** DATA SEGMENT **
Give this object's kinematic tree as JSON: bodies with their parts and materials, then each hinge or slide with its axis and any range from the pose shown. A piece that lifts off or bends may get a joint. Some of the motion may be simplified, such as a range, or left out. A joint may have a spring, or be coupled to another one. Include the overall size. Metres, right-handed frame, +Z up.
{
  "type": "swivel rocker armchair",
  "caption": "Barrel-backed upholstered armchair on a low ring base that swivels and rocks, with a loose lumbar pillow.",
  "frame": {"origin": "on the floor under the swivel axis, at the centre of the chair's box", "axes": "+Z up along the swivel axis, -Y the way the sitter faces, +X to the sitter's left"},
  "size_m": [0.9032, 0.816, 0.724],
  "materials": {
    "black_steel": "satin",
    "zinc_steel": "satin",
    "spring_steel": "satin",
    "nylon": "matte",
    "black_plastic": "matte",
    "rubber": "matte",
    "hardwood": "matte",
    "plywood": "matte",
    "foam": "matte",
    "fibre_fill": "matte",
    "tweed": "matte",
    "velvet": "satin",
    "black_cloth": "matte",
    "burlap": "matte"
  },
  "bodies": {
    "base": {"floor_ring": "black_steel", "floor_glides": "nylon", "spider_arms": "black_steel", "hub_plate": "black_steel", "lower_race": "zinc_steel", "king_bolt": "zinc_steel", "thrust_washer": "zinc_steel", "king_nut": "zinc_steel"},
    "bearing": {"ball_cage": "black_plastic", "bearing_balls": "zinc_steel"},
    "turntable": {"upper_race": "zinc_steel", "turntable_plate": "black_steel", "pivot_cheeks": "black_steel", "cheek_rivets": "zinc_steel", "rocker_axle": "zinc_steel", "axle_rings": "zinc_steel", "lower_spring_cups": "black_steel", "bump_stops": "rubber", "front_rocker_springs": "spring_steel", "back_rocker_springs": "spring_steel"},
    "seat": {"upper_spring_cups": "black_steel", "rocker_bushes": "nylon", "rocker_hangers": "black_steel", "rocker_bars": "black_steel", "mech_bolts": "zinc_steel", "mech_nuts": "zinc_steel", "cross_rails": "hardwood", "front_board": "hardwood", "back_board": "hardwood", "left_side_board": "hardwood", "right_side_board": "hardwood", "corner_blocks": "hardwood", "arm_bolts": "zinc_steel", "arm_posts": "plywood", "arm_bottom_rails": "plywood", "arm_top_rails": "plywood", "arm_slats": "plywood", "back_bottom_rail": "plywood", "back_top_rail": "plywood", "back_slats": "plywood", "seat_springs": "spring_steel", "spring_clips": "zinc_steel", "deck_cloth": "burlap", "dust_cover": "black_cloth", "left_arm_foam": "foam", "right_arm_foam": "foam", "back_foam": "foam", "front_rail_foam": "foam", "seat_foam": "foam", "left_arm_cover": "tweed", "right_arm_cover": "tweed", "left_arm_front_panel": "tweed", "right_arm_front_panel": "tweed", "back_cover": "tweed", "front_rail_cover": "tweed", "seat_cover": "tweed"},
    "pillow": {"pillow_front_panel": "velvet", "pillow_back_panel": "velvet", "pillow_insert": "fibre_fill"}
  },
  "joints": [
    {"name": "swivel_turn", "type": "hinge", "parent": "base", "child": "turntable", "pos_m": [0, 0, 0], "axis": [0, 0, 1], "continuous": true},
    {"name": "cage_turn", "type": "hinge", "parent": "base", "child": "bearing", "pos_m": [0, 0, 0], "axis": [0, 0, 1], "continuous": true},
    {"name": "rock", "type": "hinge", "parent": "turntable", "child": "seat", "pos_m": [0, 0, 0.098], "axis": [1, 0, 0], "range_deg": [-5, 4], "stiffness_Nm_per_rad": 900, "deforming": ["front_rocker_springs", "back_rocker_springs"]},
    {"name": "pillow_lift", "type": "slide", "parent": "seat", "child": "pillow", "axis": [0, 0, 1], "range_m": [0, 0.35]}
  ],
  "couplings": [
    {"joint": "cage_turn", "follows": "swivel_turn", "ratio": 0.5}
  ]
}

** PROBLEM TO SOLVE **
Count how many lines of the material hold the string "bodies". Give the number and nothing more.

** SOLVED EXERCISE **
2